Last week, I had the great pleasure of opening a conference in Glencree entitled “From Rebellion To Reconciliation: The Women Of 1798-1998” which dealt with women in Irish history over the last two hundred years. I made the point that the story of Irish women – indeed the story of women everywhere – was unseen and buried, because women, their roles and their achievements did not get the kind of publicity that was given to the ‘establishment’ figures, and to spectacular headline events.

- Fortunately, that situation has begun to be redressed in Ireland by the great work of the likes of Margaret McCurtain, and the many whom she has inspired to do research and to write – to turn over the stones of history – to reveal a clearer picture of what was done, what was achieved and, perhaps more importantly, what was not done for women because of the low profile of their existence and work. For generations, and indeed in my own time at school, history, and it was largely his-story, was taught as a series of heavily edited highlights - the stories nuanced, to create a sense of awe, about the greatness of the men who dominated the pages, and the magnitude of their achievements and failures.

- In my study, I have a collection of fifty-four books, bought several years ago, entitled “The Great Ideas”. They cover the hierarchy of contributors to Western thought, from Sophocles to Kepler, from Montaigne to Freud. Not a single one among them was written by a woman. Since I bought them, six new volumes have been added. But you have to get to volume fifty-nine, before a tentative reference is made to the 20th century American writer, Willa Cather, who’s hardly a household name. Not until volume sixty, is a substantial female contribution to any ideas, let alone great ones, acknowledged. Virginia Woolf shares her volume with ten other writers, including Lawrence, Eliot and Beckett. Aquinas, by contrast, gets two volumes to himself.

- In an age where popular media has such tremendous significance and influence in forming and shaping minds – in leading opinion and setting trends - we can quite easily see the profound impact which ‘bad’ press, or worse still, ‘no’ press can have on people and events. In a society where the role of women meant that they were largely ‘seen but not heard’, is it any wonder that the recorders of news – the chroniclers of history – the keepers of posterity – made little or no references to women, apart from social anecdote?

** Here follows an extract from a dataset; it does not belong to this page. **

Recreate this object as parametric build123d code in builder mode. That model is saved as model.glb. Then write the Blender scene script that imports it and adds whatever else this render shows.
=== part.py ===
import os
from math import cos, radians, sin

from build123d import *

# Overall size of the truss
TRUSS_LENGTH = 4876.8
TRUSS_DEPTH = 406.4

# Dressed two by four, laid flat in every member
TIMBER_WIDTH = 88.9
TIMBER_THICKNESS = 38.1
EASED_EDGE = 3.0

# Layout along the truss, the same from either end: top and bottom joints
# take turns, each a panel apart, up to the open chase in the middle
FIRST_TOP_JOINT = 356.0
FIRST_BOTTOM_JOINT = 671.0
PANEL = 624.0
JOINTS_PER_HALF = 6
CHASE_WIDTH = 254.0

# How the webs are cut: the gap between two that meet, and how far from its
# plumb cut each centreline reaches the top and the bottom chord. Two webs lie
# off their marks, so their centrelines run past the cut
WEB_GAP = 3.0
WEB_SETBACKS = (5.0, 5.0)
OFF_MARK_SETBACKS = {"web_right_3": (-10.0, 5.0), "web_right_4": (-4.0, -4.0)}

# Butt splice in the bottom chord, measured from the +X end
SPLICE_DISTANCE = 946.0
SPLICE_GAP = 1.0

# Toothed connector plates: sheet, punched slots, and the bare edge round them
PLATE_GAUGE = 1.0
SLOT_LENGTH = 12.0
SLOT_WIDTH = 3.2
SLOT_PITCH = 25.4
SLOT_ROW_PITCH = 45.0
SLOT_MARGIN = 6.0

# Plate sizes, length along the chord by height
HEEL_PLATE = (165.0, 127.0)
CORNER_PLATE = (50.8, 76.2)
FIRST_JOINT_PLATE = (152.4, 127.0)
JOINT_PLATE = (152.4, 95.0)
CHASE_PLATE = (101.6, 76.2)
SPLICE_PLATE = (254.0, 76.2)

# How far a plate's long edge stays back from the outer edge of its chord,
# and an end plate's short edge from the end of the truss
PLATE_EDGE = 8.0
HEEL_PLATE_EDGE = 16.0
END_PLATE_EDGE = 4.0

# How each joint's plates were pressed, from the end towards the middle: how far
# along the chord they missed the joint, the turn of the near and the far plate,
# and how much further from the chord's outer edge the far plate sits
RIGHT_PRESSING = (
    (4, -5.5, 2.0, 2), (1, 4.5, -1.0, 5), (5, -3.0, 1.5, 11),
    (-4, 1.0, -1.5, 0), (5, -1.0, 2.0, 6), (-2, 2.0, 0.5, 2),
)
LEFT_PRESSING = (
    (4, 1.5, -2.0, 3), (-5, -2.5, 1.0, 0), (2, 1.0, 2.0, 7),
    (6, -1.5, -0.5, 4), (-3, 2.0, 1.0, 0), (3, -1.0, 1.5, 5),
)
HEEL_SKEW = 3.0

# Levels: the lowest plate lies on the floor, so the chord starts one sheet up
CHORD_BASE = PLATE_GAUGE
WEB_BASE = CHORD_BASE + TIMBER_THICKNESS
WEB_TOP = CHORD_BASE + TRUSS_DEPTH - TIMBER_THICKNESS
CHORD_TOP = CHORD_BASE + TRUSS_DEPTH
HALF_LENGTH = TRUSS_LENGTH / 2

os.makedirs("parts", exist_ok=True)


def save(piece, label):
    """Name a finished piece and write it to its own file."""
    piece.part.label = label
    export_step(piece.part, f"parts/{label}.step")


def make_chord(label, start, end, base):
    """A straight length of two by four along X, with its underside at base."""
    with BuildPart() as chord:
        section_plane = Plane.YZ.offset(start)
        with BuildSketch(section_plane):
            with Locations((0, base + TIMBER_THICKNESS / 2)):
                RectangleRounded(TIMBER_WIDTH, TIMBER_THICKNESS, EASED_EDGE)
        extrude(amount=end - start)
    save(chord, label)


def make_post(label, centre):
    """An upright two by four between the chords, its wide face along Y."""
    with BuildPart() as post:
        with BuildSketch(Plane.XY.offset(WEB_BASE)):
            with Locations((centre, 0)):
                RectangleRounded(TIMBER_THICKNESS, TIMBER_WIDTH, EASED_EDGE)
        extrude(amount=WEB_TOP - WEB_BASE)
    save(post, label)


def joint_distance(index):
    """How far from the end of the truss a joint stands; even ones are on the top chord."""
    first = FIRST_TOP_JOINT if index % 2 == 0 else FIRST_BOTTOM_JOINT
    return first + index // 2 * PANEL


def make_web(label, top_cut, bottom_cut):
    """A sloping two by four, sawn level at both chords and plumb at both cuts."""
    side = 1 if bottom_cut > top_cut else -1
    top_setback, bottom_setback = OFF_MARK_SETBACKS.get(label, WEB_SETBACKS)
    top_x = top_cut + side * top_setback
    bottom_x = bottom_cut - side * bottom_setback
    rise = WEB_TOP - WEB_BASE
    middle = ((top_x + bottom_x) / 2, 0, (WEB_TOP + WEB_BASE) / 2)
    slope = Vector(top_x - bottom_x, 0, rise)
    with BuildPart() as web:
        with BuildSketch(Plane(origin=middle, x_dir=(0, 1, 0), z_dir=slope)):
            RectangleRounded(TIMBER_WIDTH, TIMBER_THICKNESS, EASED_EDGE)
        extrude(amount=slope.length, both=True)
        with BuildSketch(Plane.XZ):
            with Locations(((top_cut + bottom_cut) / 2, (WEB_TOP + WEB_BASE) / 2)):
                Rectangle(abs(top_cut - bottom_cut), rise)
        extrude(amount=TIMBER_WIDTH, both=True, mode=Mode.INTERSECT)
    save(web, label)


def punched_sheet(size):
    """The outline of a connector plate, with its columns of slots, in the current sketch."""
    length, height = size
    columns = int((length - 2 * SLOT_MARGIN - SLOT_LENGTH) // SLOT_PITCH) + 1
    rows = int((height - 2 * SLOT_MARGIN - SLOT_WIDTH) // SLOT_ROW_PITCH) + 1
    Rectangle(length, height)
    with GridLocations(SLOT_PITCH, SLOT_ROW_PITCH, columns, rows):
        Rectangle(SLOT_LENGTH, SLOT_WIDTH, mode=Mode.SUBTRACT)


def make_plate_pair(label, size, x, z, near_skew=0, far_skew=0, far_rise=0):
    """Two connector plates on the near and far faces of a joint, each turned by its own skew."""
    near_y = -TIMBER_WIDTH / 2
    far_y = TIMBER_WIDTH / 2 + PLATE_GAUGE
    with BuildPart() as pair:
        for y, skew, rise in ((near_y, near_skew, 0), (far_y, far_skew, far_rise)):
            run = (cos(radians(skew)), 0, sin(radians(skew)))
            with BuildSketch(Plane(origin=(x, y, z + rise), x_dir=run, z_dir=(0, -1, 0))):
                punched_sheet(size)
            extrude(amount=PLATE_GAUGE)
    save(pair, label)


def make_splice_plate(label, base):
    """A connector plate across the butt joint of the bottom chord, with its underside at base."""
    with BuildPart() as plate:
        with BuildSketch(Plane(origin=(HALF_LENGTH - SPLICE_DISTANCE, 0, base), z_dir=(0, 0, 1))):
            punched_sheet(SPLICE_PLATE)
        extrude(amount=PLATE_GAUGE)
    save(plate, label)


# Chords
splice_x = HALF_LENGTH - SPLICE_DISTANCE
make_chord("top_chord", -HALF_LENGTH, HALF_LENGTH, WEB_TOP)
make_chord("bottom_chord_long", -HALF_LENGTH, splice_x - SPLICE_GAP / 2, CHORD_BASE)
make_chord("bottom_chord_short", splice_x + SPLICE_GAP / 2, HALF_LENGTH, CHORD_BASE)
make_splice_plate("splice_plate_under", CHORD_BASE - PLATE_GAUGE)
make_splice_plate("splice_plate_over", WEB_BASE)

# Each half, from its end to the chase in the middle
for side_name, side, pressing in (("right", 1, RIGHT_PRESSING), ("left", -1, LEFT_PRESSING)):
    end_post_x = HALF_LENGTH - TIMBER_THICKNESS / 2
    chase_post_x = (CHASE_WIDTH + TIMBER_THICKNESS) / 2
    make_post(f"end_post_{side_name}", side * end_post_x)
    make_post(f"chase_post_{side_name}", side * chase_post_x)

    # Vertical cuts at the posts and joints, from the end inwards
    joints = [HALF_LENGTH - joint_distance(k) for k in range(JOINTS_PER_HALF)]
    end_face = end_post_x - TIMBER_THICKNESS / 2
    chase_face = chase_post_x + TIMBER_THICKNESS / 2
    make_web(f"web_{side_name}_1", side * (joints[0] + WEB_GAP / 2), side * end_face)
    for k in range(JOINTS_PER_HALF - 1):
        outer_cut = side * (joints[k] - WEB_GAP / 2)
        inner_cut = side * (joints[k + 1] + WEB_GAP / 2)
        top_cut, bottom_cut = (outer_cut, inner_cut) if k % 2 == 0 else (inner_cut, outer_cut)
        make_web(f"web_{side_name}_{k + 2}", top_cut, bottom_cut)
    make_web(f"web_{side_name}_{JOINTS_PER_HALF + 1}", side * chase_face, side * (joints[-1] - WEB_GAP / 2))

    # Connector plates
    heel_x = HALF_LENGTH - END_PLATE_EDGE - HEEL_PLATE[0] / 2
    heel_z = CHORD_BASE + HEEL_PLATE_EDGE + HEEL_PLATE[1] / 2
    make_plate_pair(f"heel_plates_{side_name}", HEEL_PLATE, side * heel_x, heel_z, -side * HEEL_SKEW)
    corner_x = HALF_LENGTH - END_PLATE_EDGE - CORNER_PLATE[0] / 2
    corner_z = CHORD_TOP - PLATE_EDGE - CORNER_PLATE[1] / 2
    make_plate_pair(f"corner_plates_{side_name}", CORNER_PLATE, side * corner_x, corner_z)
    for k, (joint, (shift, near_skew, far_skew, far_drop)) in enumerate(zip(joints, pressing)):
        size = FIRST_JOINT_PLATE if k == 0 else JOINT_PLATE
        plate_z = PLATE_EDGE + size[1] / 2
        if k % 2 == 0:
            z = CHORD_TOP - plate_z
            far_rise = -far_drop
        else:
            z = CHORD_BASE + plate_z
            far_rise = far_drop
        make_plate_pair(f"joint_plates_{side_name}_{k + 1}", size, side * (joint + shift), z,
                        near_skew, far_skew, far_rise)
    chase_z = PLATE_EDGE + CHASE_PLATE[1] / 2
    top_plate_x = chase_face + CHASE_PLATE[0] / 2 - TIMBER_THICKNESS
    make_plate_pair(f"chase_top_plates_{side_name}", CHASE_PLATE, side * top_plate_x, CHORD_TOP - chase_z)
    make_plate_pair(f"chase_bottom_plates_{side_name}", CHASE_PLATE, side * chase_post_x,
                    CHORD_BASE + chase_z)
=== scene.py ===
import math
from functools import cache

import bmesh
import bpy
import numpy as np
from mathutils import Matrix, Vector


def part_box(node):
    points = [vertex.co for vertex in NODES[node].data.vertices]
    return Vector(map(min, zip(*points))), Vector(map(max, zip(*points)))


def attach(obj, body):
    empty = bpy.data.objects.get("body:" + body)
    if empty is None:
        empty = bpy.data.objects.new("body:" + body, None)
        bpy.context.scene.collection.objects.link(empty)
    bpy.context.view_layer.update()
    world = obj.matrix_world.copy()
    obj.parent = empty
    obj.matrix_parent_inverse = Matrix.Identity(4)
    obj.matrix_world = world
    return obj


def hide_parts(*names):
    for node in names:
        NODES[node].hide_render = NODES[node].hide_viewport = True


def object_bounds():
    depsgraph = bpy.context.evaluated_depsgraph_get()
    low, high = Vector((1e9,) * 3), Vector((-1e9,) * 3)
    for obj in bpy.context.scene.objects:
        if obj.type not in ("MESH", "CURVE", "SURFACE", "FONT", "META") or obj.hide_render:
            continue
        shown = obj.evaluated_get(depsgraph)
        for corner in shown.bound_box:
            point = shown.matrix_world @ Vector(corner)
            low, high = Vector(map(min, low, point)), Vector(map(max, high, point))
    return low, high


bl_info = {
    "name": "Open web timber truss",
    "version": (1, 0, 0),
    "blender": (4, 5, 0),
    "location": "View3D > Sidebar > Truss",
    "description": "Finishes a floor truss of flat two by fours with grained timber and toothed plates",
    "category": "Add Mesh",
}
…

Is it any mystery that women and their lives were absent from the annals of history and the catalogues of mankind’s achievements, fortunes and misfortunes?

- But should we have to rely on the media – the popular press – to record the achievements and struggles of women? Surely, publicity shouldn’t be a pre-requisite for the validation of achievements – shouldn’t be the only mechanism to give status to women and their work. The world isn’t peopled by ‘film stars’. History isn’t a series of ‘spectaculars’. The story of mankind is of people struggling in their daily lives, working to improve their own lot and the lot of their communities. There is no glamour in much of that effort – just hard work and endurance. That is the reality of life for countless women all over the world.

- While there have been great ‘institutional’ and administrative achievements in recent decades, much of what women do and have done still remains unsung and, to some degree, unrecognised. But it is up to women themselves to redress the imbalance – to record what’s been happening off stage, if you like, and ensuring that the status of women is not just a series of legislative measures or employment regulations. Minds need to be swayed. Opinions need to be changed.

- International Women’s Day is a day when we reflect on what has been happening in the whole area of women’s rights – human rights. It’s a day when we pause to think and to empathise with those women who are less fortunate than ourselves and who bear the brunt of conflict, tyranny and economic deprivation in the world today. And when we congratulate ourselves on the great achievements in the status of women, we know that much work remains – though much of it in a different sphere – in the shaping of hearts and minds – in changing attitudes and in promoting acceptance of the status of women as full participants in society. Many people, who are not necessarily legislators or employers, need to be educated and convinced that women can be, have been, and are achievers, doers, builders and makers – that they too are fully entitled to the full spectrum of human rights – which after all are the foundation on which civilisation will be built.